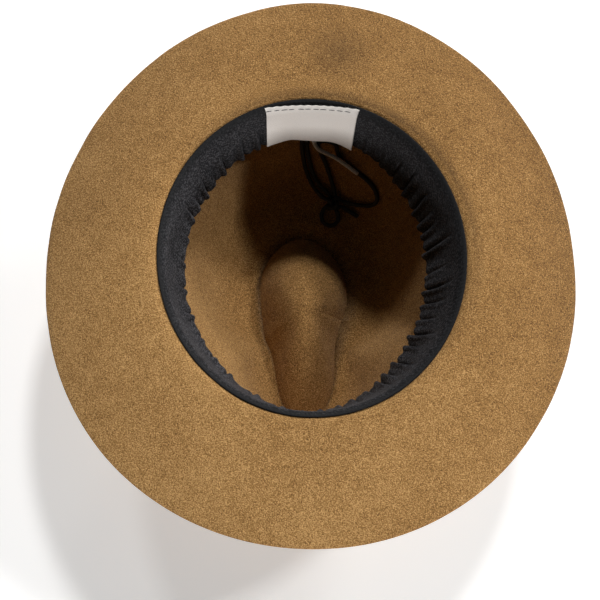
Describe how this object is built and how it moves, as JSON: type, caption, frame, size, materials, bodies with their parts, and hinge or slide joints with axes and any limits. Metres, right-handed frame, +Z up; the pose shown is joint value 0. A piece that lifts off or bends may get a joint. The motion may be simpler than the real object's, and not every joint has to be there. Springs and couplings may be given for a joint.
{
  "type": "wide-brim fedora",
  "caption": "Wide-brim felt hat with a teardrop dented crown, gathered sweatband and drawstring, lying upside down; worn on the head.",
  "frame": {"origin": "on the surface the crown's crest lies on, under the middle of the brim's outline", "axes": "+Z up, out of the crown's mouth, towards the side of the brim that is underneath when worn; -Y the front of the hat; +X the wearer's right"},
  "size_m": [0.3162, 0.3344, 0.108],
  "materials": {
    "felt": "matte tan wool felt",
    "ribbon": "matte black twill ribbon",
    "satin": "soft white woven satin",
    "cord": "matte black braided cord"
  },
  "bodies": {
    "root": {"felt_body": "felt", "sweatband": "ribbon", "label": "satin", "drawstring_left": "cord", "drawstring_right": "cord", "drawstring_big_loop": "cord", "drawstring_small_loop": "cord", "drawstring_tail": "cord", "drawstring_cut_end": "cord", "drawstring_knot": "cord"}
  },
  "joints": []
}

----------

Each line of the listing above should be output exactly.

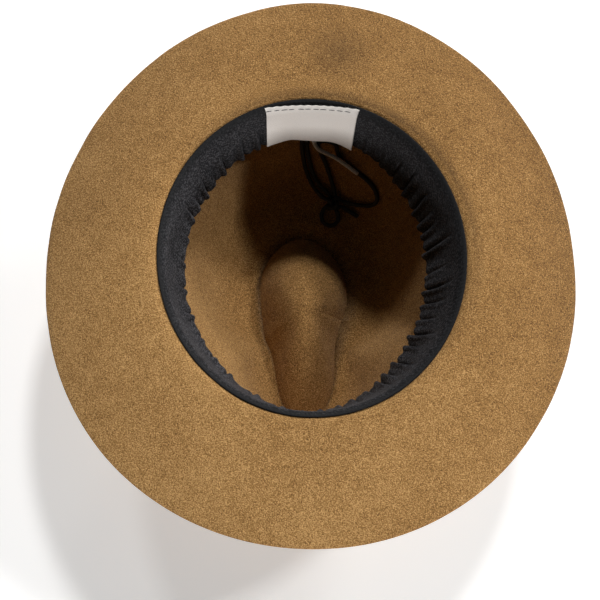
Describe how this object is built and how it moves, as JSON: type, caption, frame, size, materials, bodies with their parts, and hinge or slide joints with axes and any limits. Metres, right-handed frame, +Z up; the pose shown is joint value 0. A piece that lifts off or bends may get a joint. The motion may be simpler than the real object's, and not every joint has to be there. Springs and couplings may be given for a joint.
{
  "type": "wide-brim fedora",
  "caption": "Wide-brim felt hat with a teardrop dented crown, gathered sweatband and drawstring, lying upside down; worn on the head.",
  "frame": {"origin": "on the surface the crown's crest lies on, under the middle of the brim's outline", "axes": "+Z up, out of the crown's mouth, towards the side of the brim that is underneath when worn; -Y the front of the hat; +X the wearer's right"},
  "size_m": [0.3162, 0.3344, 0.108],
  "materials": {
    "felt": "matte tan wool felt",
    "ribbon": "matte black twill ribbon",
    "satin": "soft white woven satin",
    "cord": "matte black braided cord"
  },
  "bodies": {
    "root": {"felt_body": "felt", "sweatband": "ribbon", "label": "satin", "drawstring_left": "cord", "drawstring_right": "cord", "drawstring_big_loop": "cord", "drawstring_small_loop": "cord", "drawstring_tail": "cord", "drawstring_cut_end": "cord", "drawstring_knot": "cord"}
  },
  "joints": []
}